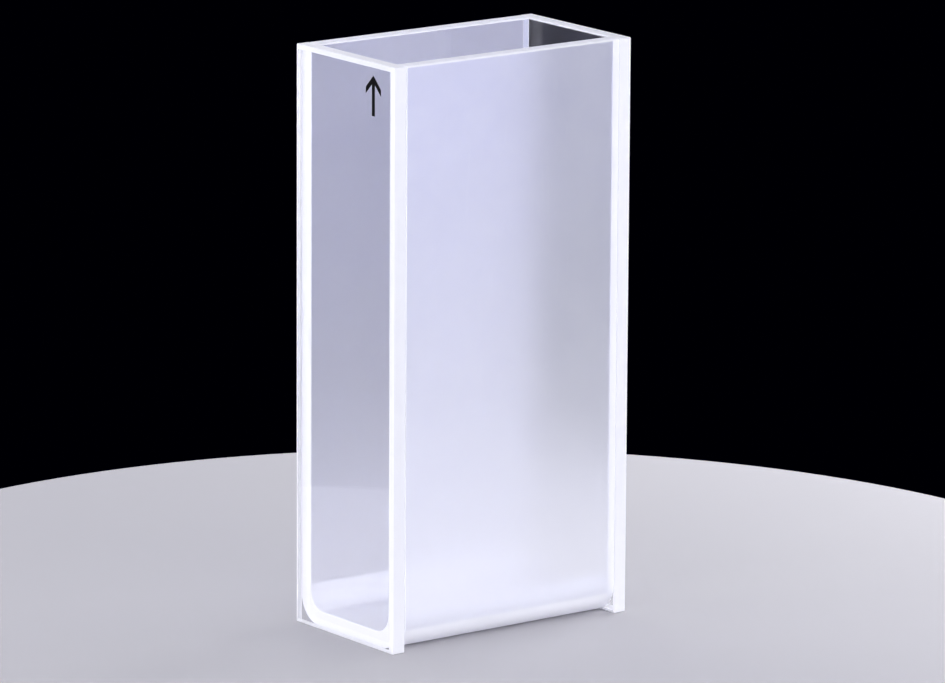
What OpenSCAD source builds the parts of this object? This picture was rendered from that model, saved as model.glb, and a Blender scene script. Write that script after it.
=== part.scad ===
// Rectangular quartz cell for a spectrophotometer, 20 mm light path.
// A U-shaped body, ground matt on the outside, forms both long walls and the floor.
// A polished window closes each end and is fused to the body face to face.
// The light runs along X, the mouth is up, and the cell stands on Z = 0.

/* [Well] */
// Light path: clear length between the two windows
light_path = 20; // [8:0.5:60]
// Clear width between the two long walls
well_width = 10; // [6:0.5:24]
// Height of the cell, from the surface it stands on to its rim
cell_height = 45; // [20:0.5:80]

/* [Glass] */
// Thickness of the two long walls
wall_thickness = 1.25; // [0.8:0.05:2.5]
// Thickness of the floor
floor_thickness = 1.25; // [0.8:0.05:4]
// Thickness of the window at each end
window_thickness = 1.25; // [0.8:0.05:3]

/* [Corners] */
// Outer radius of the body, along its two long bottom edges
outer_radius = 2.25; // [0.5:0.05:3.5]
// Inner radius of the body, between its floor and its walls
inner_radius = 1.5; // [0.3:0.05:2.5]

/* [Ground edges] */
// Bevel round the outer face of each window
window_bevel = 0.25; // [0.05:0.05:0.5]
// Bevel along the rim, round the mouth and along the long walls
rim_bevel = 0.15; // [0.05:0.05:0.3]

/* [Hidden] */

cell_width = well_width + 2 * wall_thickness;
cell_length = light_path + 2 * window_thickness;

// How far a cutting shape runs past the glass that it cuts
overrun = 1;
// Sides of a full round: every round is a true arc
$fn = 96;

// Upright outline with two round bottom corners. It stands on the X axis, centred on it.
module round_bottomed(width, height, radius) {
    translate([-width / 2, radius])
        square([width, height - radius]);
    translate([-width / 2 + radius, 0])
        square([width - 2 * radius, radius]);
    for (side = [-1, 1])
        translate([side * (width / 2 - radius), radius])
            circle(radius);
}

// Cross-section of the body: two walls and a floor with round corners
module u_section() {
    difference() {
        round_bottomed(cell_width, cell_height, outer_radius);
        translate([0, floor_thickness])
            round_bottomed(well_width, cell_height, inner_radius);
    }
}

// Section of a funnel that widens at 45 degrees from a clear opening up to the rim
module flare_section(opening) {
    below = opening / 2 - rim_bevel;
    above = opening / 2 + rim_bevel + overrun;
    polygon([
        [-below, cell_height - 2 * rim_bevel],
        [below, cell_height - 2 * rim_bevel],
        [above, cell_height + overrun],
        [-above, cell_height + overrun],
    ]);
}

// Turns a drawing upright, its X along the cell's X, and extrudes it across the cell
module across(depth) {
    rotate([90, 0, 0])
        linear_extrude(depth, center = true) children();
}

// Turns a drawing upright, its X along the cell's Y, and extrudes it along the cell
module along(depth) {
    rotate([90, 0, 90])
        linear_extrude(depth, center = true) children();
}

// Square bar that runs along its own Z, turned on edge so that it bevels a square corner
module bevel_bar(bevel, length) {
    side = bevel * sqrt(2);
    rotate(45)
        cube([side, side, length + 2 * overrun], center = true);
}

// What is ground off the rim: the mouth's inner edge, mitred, and the long walls' outer edges
module rim_cut() {
    intersection() {
        across(cell_width) flare_section(light_path);
        along(cell_length) flare_section(well_width);
    }
    for (side = [-1, 1])
        translate([0, side * cell_width / 2, cell_height])
            rotate([0, 90, 0])
                bevel_bar(rim_bevel, cell_length);
}

// What is ground off round the outer face of the window at +X
module window_cut() {
    for (side = [-1, 1])
        translate([cell_length / 2, side * cell_width / 2, cell_height / 2])
            bevel_bar(window_bevel, cell_height);
    for (level = [0, cell_height])
        translate([cell_length / 2, 0, level])
            rotate([90, 0, 0])
                bevel_bar(window_bevel, cell_width);
}

// Rectangular window at +X, as wide and as high as the cell
module window() {
    difference() {
        translate([light_path / 2, -cell_width / 2, 0])
            cube([window_thickness, cell_width, cell_height]);
        window_cut();
        rim_cut();
    }
}

// Long walls and floor in one piece, open at both ends, matt outside
module u_body() {
    color([0.86, 0.87, 0.94])
        difference() {
            along(light_path) u_section();
            rim_cut();
        }
}

// Clear window where the light goes in
module entrance_window() {
    color([0.93, 0.94, 0.99])
        mirror([1, 0, 0]) window();
}

// Clear window where the light comes out
module exit_window() {
    color([0.93, 0.94, 0.99])
        window();
}

u_body();
entrance_window();
exit_window();
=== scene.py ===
import math

import bmesh
import bpy
from mathutils import Matrix, Vector


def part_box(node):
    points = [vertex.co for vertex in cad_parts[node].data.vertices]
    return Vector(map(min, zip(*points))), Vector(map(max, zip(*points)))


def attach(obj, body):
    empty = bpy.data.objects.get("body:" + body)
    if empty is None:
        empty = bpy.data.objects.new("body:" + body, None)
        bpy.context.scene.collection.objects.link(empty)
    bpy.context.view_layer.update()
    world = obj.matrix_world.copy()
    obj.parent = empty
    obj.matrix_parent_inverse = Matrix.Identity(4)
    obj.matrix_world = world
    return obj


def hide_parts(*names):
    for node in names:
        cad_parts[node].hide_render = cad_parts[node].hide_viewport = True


mm = 0.001
sameSpot = 0.004 * mm      # anything closer counts as the same place
x, y, z = 0, 1, 2          # the axes by number
squareOn = 0.99            # a face that looks straight along an axis has a larger normal there
arcProfile = 0.5           # makes a bevel a true arc
mixFrom, mixTo, mixed = 6, 7, 2      # the colour sockets of a Mix node

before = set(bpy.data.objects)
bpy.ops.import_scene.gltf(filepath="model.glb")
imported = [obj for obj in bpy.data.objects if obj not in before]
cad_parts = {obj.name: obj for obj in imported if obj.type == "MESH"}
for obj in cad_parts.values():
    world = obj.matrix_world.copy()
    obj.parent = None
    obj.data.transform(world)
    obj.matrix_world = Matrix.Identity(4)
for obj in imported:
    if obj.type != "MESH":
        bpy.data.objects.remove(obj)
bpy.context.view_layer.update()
bodyLow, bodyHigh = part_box("u_body")
entranceLow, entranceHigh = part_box("entrance_window")
exitLow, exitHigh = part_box("exit_window")
print("frame loaded")


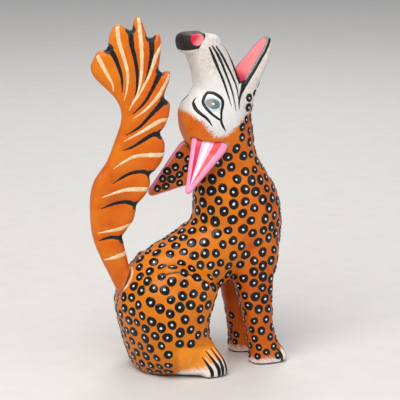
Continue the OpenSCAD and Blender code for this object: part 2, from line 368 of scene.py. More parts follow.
def stroke(pile, field, line, widths, height=0.16, lift=0.0, sunk=0.3, closed=False, ragged=0.0, seed=1):
    """A brush stroke of paint along points near the skin, as wide as `widths` says along it."""
    line = np.asarray(line, float)
    if closed:
        line = np.vstack([line, line[:1]])
    count = max(7, int(np.linalg.norm(np.diff(line, axis=0), axis=1).sum() / STROKE_STEP))
    c, n = field.on_skin(spline(line, count))
    at = np.linspace(0, 1, count)
    w = np.interp(at, np.linspace(0, 1, len(widths)), widths)
    if ragged:
        w = w * (1 + ragged * waves(c[:, 0], c[:, 1], c[:, 2], 2.2, seed))
    if closed:
        c, n, w = c[:-1], n[:-1], w[:-1]
        t = unit(np.roll(c, -1, 0) - np.roll(c, 1, 0))
    else:
        t = unit(np.gradient(c, axis=0))
    side = unit(np.cross(n, t))
    rows = []
    for k, h in STROKE:
        p, m = field.on_skin(c + side * (k * w / 2)[:, None], 2)
        up = np.full(len(c), -sunk) if h is None else lift + h * height * np.minimum(1, w / FULL_WIDTH)
        rows.append(p + m * up[:, None])
    pts = np.stack(rows, 1).reshape(-1, 3)
    f = ring_faces(len(c), len(STROKE), True) if closed else tube_faces(len(c), len(STROKE))
    pile.add(pts, [q[::-1] for q in f])


STAGES, DARTS, ROUNDS = 5, 30000, 12
CLOSE = 0.43                    # a new dart's least distance, as a share of the two spacings


def spread(points, may_be, spacing, rng, field):
    """Places about `spacing` apart on the skin: seeded darts, pushed evenly apart after each stage."""
    kept, radius = np.zeros((0, 3)), np.zeros(0)
    gap = spacing(points)
    for _ in range(STAGES):
        for i in rng.permutation(len(points))[:DARTS]:
            far = np.linalg.norm(kept - points[i], axis=1) - radius * CLOSE
            if len(kept) == 0 or np.min(far) > CLOSE * gap[i]:
                kept = np.vstack([kept, points[i]])
                radius = np.append(radius, gap[i])
        for _ in range(ROUNDS):
            d = kept[:, None] - kept[None]
            r = np.linalg.norm(d, axis=-1) + np.eye(len(kept)) * 99
            want = (radius[:, None] + radius[None]) * 0.5
            push = np.clip(want - r, 0, None) * 0.22
            moved, _ = field.on_skin(kept + (d / r[..., None] * push[..., None]).sum(1), 2)
            ok = may_be(moved)
            kept = np.where(ok[:, None], moved, kept)
            radius = spacing(kept)
    return kept, radius


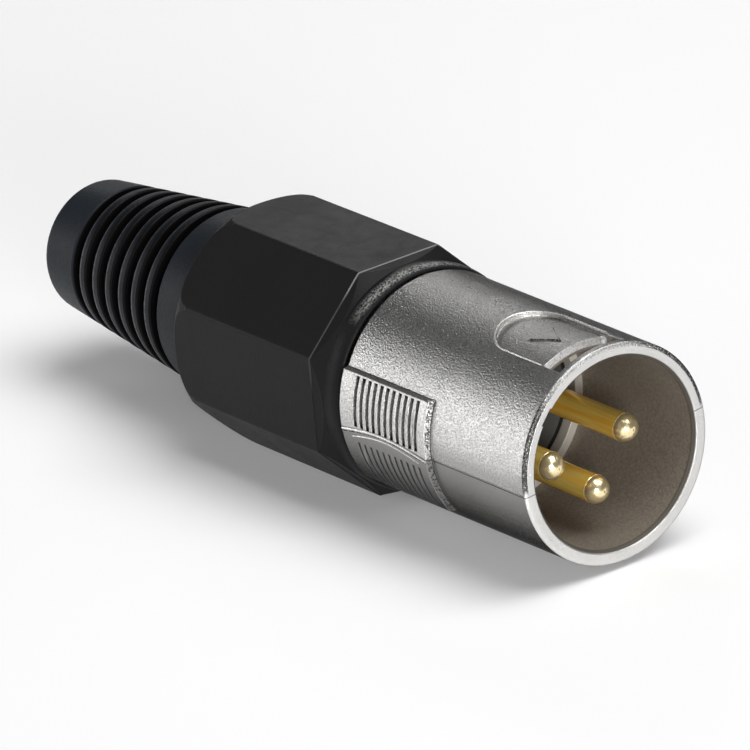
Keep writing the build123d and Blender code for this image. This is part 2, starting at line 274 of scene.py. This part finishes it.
class ShellZones:
    """Masks for the parts of the shell that look different, and the noises that they share."""

    def __init__(self, look):
        self.radius = look.radius()
        self.depth = look.depth()
        self.height = look.height()
        self.inside = look.under(self.radius, MOUTH_RADIUS, 0.04 * MM)
        self.mouth = look.product(self.inside, look.under(self.depth, MOUTH_LENGTH, 0.10 * MM))
        self.ledge = look.under(self.radius, SOCKET_RADIUS - 0.06 * MM, 0.04 * MM)
        along_pad = look.ramp(self.depth, 0.0, math.pi, PAD_FRONT, BARREL_LENGTH)
        parting = look.total(look.product(look.math("SINE", along_pad), PAD_BOW), PARTING_LIFT)
        self.above_parting = look.minus(self.height, parting)
        self.behind_rim = look.over(self.depth, RIM_LENGTH + 0.01 * MM, BLUR)
        self.lower = look.product(look.under(self.above_parting, 0.0, BLUR), self.behind_rim)
        self.cloud = look.noise(150, 2.0)
        self.pearl = look.noise(6200, 2.0, 0.6)
        self.pits = look.noise(9500, 1.0)
        self.rim = self.rim_soil_and_shade(look)
        self.bevel = self.pad_bevel_soil_and_shade(look)

    def rim_soil_and_shade(self, look):
        """Ragged dark specks on the rim's outer rounding, above the parting line and least at the top:
        partly soil, partly painted shade.
        """
        rounding = look.product(
            look.over(self.radius, 9.13 * MM, BLUR),
            look.under(self.depth, RIM_REAR, 0.04 * MM),
        )
        sideways = look.sideways()
        ragged = look.total(look.noise(7600, 2.0, 0.6), look.ramp(sideways, -0.01, 0.13, 3.0 * MM, 7.0 * MM))
        amount = look.product(
            look.over(self.above_parting, 0.25 * MM, 0.25 * MM),
            look.ramp(sideways, 0.45, 1.0, 2.5 * MM, 6.5 * MM),
        )
        return look.product(rounding, look.ramp(ragged, 0.0, 0.92, 0.42, 0.60), amount)

    def pad_bevel_soil_and_shade(self, look):
        """Dark specks on the pads' front bevels, closed up to a painted shade line at the foot: partly soil,
        partly painted shade.
        """
        along = look.within(self.depth, PAD_FRONT - 0.06 * MM, PAD_FRONT + 0.42 * MM, BLUR)
        across = look.within(self.radius, BARREL_RADIUS + 0.06 * MM, PAD_RADIUS - 0.04 * MM, BLUR)
        specks = look.ramp(look.over(look.noise(6000, 1.0), 0.53, 0.04), 0.30, 0.85)
        foot = look.under(self.radius, BARREL_RADIUS + 0.13 * MM, BLUR)
        return look.product(along, across, look.highest(specks, foot))


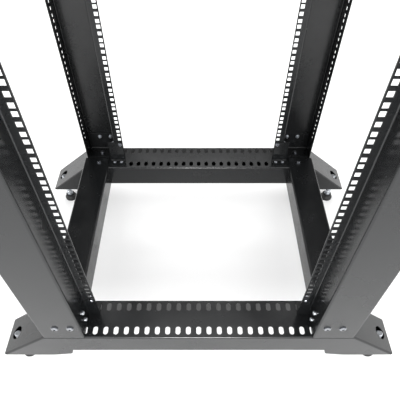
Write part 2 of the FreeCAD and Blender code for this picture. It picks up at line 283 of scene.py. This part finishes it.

* * * * * * *

What is needed =>
Extract the lines from the line with "light goes in" through the line with "mixFrom, mixTo, mixed". Keep both of those lines, copy everything exactly, and add nothing.

Completed exercise =>
// Clear window where the light goes in
module entrance_window() {
    color([0.93, 0.94, 0.99])
        mirror([1, 0, 0]) window();
}

// Clear window where the light comes out
module exit_window() {
    color([0.93, 0.94, 0.99])
        window();
}

u_body();
entrance_window();
exit_window();
=== scene.py ===
import math

import bmesh
import bpy
from mathutils import Matrix, Vector


def part_box(node):
    points = [vertex.co for vertex in cad_parts[node].data.vertices]
    return Vector(map(min, zip(*points))), Vector(map(max, zip(*points)))


def attach(obj, body):
    empty = bpy.data.objects.get("body:" + body)
    if empty is None:
        empty = bpy.data.objects.new("body:" + body, None)
        bpy.context.scene.collection.objects.link(empty)
    bpy.context.view_layer.update()
    world = obj.matrix_world.copy()
    obj.parent = empty
    obj.matrix_parent_inverse = Matrix.Identity(4)
    obj.matrix_world = world
    return obj


def hide_parts(*names):
    for node in names:
        cad_parts[node].hide_render = cad_parts[node].hide_viewport = True


mm = 0.001
sameSpot = 0.004 * mm      # anything closer counts as the same place
x, y, z = 0, 1, 2          # the axes by number
squareOn = 0.99            # a face that looks straight along an axis has a larger normal there
arcProfile = 0.5           # makes a bevel a true arc
mixFrom, mixTo, mixed = 6, 7, 2      # the colour sockets of a Mix node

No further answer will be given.